The blue and white picked back up after the Ohio State loss, losing just one more game to Nebraska for a 9-4 finish on the year.
The team wasn’t able to go to a bowl, but a season-capping overtime win against Wisconsin left a pretty good taste in every Penn Stater’s mouth.
For Wartman-White, who played in two games as a true freshman before suffering an injury, said he looks back on the year fondly because of the uncertainty that brought the team together.
“I love looking back on it, because it's just one of those things that, being so young, you never knew what was actually going to happen,” Wartman-White said.
And as someone who was tasked with carrying the torch after McGloin, Mauti and others were on their way out of the program, Wartman-White appreciated the learning experiences he had through seeing the history and tradition at Penn State carried out firsthand.
“All you heard was 'Penn State's gonna die,' and all this and everything,” Wartman-White said. “It was nice to come out on the other side to see Penn State never went anywhere.”
There may be a few other programs out there that have similar history and tradition to the blue and white, but McGloin said it takes a special person and a special student-athlete to play at Penn State.
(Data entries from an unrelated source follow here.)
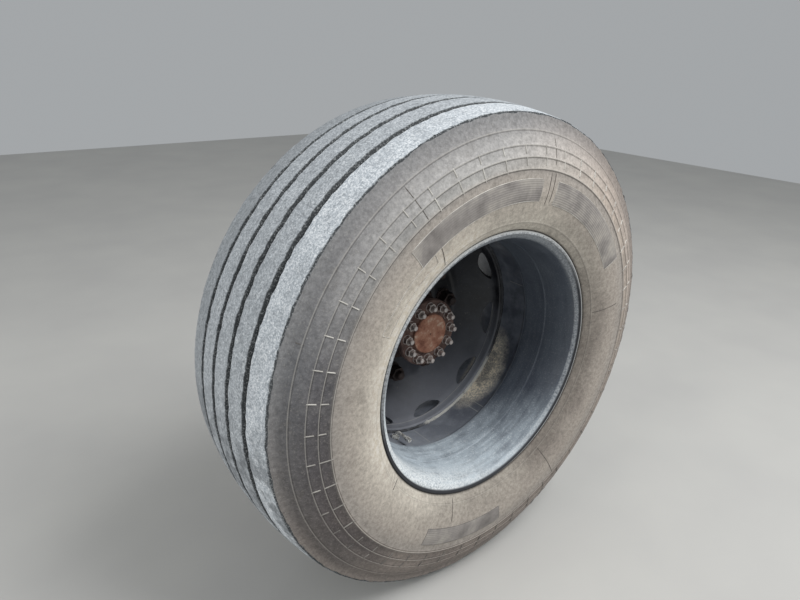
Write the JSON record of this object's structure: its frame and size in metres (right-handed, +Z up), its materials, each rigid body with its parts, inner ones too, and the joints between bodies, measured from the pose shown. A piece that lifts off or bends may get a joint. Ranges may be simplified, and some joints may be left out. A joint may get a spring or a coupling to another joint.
{
  "type": "truck wheel on its drive hub",
  "caption": "Wide single truck tyre on a deep-dish steel wheel, bolted to a drive hub with its brake drum and axle shaft; turns freely on a flanged axle end.",
  "frame": {"origin": "centre of the axle end's mounting flange, on its inboard face", "axes": "+Y along the axle, inboard; the dished outer side of the wheel faces -Y; +Z up"},
  "size_m": [1.0779, 0.6842, 1.0779],
  "materials": {
    "tyre_rubber": "dusty, worn",
    "painted_rim": "satin, dusty",
    "painted_disc": "satin, dusty",
    "rusty_casting": "rusty",
    "rusty_fastener": "dull, rusty",
    "valve_metal": "dull",
    "weight_metal": "satin"
  },
  "bodies": {
    "axle_end": {"spindle": "rusty_casting", "backing_plate": "painted_disc"},
    "wheel": {"tyre": "tyre_rubber", "rim": "painted_rim", "wheel_disc": "painted_disc", "wheel_studs": "rusty_fastener", "wheel_nuts": "rusty_fastener", "valve_stem": "valve_metal", "valve_cap": "valve_metal", "balance_weight": "weight_metal", "hub": "rusty_casting", "brake_drum": "rusty_casting", "axle_shaft": "rusty_casting", "drive_flange_studs": "rusty_fastener", "drive_flange_nuts": "rusty_fastener"}
  },
  "joints": [
    {"name": "wheel_spin", "type": "hinge", "parent": "axle_end", "child": "wheel", "pos_m": [0, -0.34, 0], "axis": [0, 1, 0], "continuous": true}
  ]
}
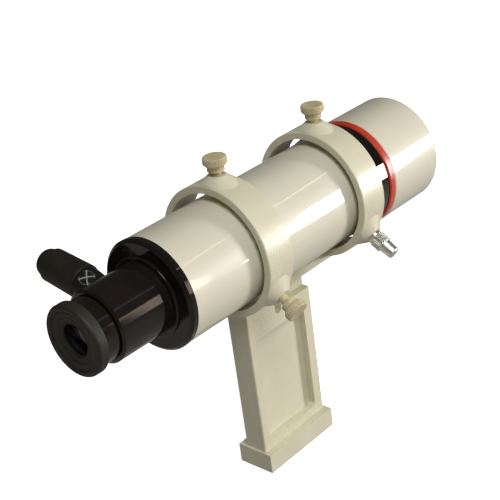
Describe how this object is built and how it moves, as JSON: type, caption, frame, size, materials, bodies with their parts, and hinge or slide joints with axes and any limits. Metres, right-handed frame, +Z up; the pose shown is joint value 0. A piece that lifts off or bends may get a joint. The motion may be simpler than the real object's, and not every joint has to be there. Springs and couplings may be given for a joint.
{
  "type": "finder scope",
  "caption": "Straight-through finder telescope in a two-ring bracket with thumbscrews and a sprung plunger, with rubber eyecup, dew shield and reticle illuminator, on a stalk and foot.",
  "frame": {"origin": "centre of the bracket foot underside", "axes": "+Y along the sight line towards the sky, +X to the right of the observer behind the eyepiece, +Z up from the foot to the telescope"},
  "size_m": [0.1042, 0.2396, 0.1786],
  "materials": {
    "cream_enamel": "gloss",
    "bracket_paint": "satin hammered",
    "black_anodised": "gloss",
    "lining_black": "matte",
    "accent_red": "gloss",
    "cup_rubber": "matte",
    "knob_black": "matte",
    "dial_black": "satin",
    "nylon_ivory": "satin",
    "chromed_steel": "polished",
    "spring_steel": "plain",
    "brass_plain": "plain",
    "cell_steel": "plain",
    "coated_glass": "coated",
    "diode_red": "clear",
    "board_green": "matte"
  },
  "bodies": {
    "bracket": {"bracket": "bracket_paint", "plunger_housing": "chromed_steel", "plunger_lock_nut": "chromed_steel", "plunger_spring": "spring_steel"},
    "telescope": {"main_tube": "cream_enamel", "tube_baffle": "lining_black", "rear_flange": "black_anodised", "objective_cell": "black_anodised", "flint_lens": "coated_glass", "crown_lens": "coated_glass", "objective_retainer": "lining_black", "accent_ring": "accent_red", "dew_shield": "cream_enamel", "shield_lining": "lining_black", "eyepiece_housing": "black_anodised", "reticle_cell": "brass_plain", "reticle_glass": "coated_glass", "reticle_retainer": "brass_plain", "illuminator_neck": "black_anodised", "dial_band": "dial_black", "indicator_diode": "diode_red", "lamp_circuit_board": "board_green", "button_cells": "cell_steel", "battery_spring": "spring_steel"},
    "focus_ring": {"focus_ring": "black_anodised", "eyecup": "cup_rubber"},
    "lens_cell": {"lens_cell": "lining_black", "eye_lens": "coated_glass", "lens_spacer": "lining_black", "field_lens": "coated_glass"},
    "dimmer_knob": {"dimmer_knob": "knob_black"},
    "battery_contact": {"battery_contact": "brass_plain"},
    "battery_cap": {"battery_cap": "knob_black"},
    "plunger_pin": {"plunger_pin": "chromed_steel"},
    "rear_top_pad": {"rear_top_pad": "brass_plain"},
    "rear_top_screw": {"rear_top_screw": "nylon_ivory"},
    "rear_right_pad": {"rear_right_pad": "brass_plain"},
    "rear_right_screw": {"rear_right_screw": "nylon_ivory"},
    "rear_left_pad": {"rear_left_pad": "brass_plain"},
    "rear_left_screw": {"rear_left_screw": "nylon_ivory"},
    "front_top_pad": {"front_top_pad": "brass_plain"},
    "front_top_screw": {"front_top_screw": "nylon_ivory"},
    "front_left_pad": {"front_left_pad": "brass_plain"},
    "front_left_screw": {"front_left_screw": "nylon_ivory"}
  },
  "joints": [
    {"name": "telescope_tilt", "type": "hinge", "parent": "bracket", "child": "telescope", "pos_m": [0, -0.0233, 0.13], "axis": [-0.5299, 0, -0.848], "range_deg": [-0.78, 0.78]},
    {"name": "lens_slide", "type": "slide", "parent": "telescope", "child": "lens_cell", "axis": [0, 1, 0], "range_m": [-0.0012, 0.0012]},
    {"name": "focus_turn", "type": "hinge", "parent": "telescope", "child": "focus_ring", "pos_m": [0, -0.1195, 0.13], "axis": [0, 1, 0], "range_deg": [-181, 181]},
    {"name": "dimmer_turn", "type": "hinge", "parent": "telescope", "child": "dimmer_knob", "pos_m": [0, -0.0897, 0.13], "axis": [-0.9842, 0, 0.1771], "range_deg": [0, 300]},
    {"name": "cap_travel", "type": "slide", "parent": "telescope", "child": "battery_contact", "axis": [-0.9842, 0, 0.1771], "range_m": [0, 0.0045]},
    {"name": "cap_turn", "type": "hinge", "parent": "battery_contact", "child": "battery_cap", "pos_m": [0, -0.0897, 0.13], "axis": [-0.9842, 0, 0.1771], "range_deg": [0, 1625]},
    {"name": "plunger_slide", "type": "slide", "parent": "bracket", "child": "plunger_pin", "axis": [0.848, 0, -0.5299], "range_m": [-0.00101, 0.00101], "deforming": ["plunger_spring"]},
    {"name": "rear_top_travel", "type": "slide", "parent": "bracket", "child": "rear_top_pad", "axis": [0, 0, 1], "range_m": [0, 0.003]},
    {"name": "rear_top_turn", "type": "hinge", "parent": "rear_top_pad", "child": "rear_top_screw", "pos_m": [0, -0.0233, 0.131], "axis": [0, 0, 1], "range_deg": [0, 1355]},
    {"name": "rear_right_travel", "type": "slide", "parent": "bracket", "child": "rear_right_pad", "axis": [0.848, 0, -0.5299], "range_m": [0, 0.003]},
    {"name": "rear_right_turn", "type": "hinge", "parent": "rear_right_pad", "child": "rear_right_screw", "pos_m": [0, -0.0233, 0.131], "axis": [0.848, 0, -0.5299], "range_deg": [0, 1355]},
    {"name": "rear_left_travel", "type": "slide", "parent": "bracket", "child": "rear_left_pad", "axis": [-0.848, 0, -0.5299], "range_m": [0, 0.003]},
    {"name": "rear_left_turn", "type": "hinge", "parent": "rear_left_pad", "child": "rear_left_screw", "pos_m": [0, -0.0233, 0.131], "axis": [-0.848, 0, -0.5299], "range_deg": [0, 1355]},
    {"name": "front_top_travel", "type": "slide", "parent": "bracket", "child": "front_top_pad", "axis": [0, 0, 1], "range_m": [-0.00053, 0.00053]},
    {"name": "front_top_turn", "type": "hinge", "parent": "front_top_pad", "child": "front_top_screw", "pos_m": [0, 0.0506, 0.131], "axis": [0, 0, 1], "range_deg": [-240, 240]},
    {"name": "front_left_travel", "type": "slide", "parent": "bracket", "child": "front_left_pad", "axis": [-0.848, 0, -0.5299], "range_m": [-0.000443, 0.000443]},
    {"name": "front_left_turn", "type": "hinge", "parent": "front_left_pad", "child": "front_left_screw", "pos_m": [0, 0.0506, 0.131], "axis": [-0.848, 0, -0.5299], "range_deg": [-199, 199]}
  ],
  "couplings": [
    {"joint": "focus_turn", "follows": "lens_slide", "rad_per_m": 2618},
    {"joint": "cap_turn", "follows": "cap_travel", "rad_per_m": 6283.2},
    {"joint": "plunger_slide", "follows": "telescope_tilt", "m_per_rad": 0.0739},
    {"joint": "rear_top_turn", "follows": "rear_top_travel", "rad_per_m": 7854},
    {"joint": "rear_right_turn", "follows": "rear_right_travel", "rad_per_m": 7854},
    {"joint": "rear_left_turn", "follows": "rear_left_travel", "rad_per_m": 7854},
    {"joint": "front_top_travel", "follows": "telescope_tilt", "m_per_rad": -0.039161},
    {"joint": "front_top_turn", "follows": "telescope_tilt", "ratio": -307.57},
    {"joint": "front_left_travel", "follows": "telescope_tilt", "m_per_rad": -0.032396},
    {"joint": "front_left_turn", "follows": "telescope_tilt", "ratio": -254.43}
  ]
}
To stand up to the tradition of the school and understand that it transcends football, you have to be someone who will be consistent in your approach and your passion every single day. Mauti, McGloin and other members of the 2012 team now stand the test of time as players who exemplified that.
McGloin endured one of the most adversity laden years in Penn State and college football history, but experiencing that time and helping lead his Nittany Lions through it showed the gunslinger just what it means to be a part of the Penn State football program.
“I feel like that 2011-2012 year was the first time I realized that you carry Penn State with you for the rest of your life,” McGloin said. “It's not this four or five-year journey that you're on, it's a lifetime journey.”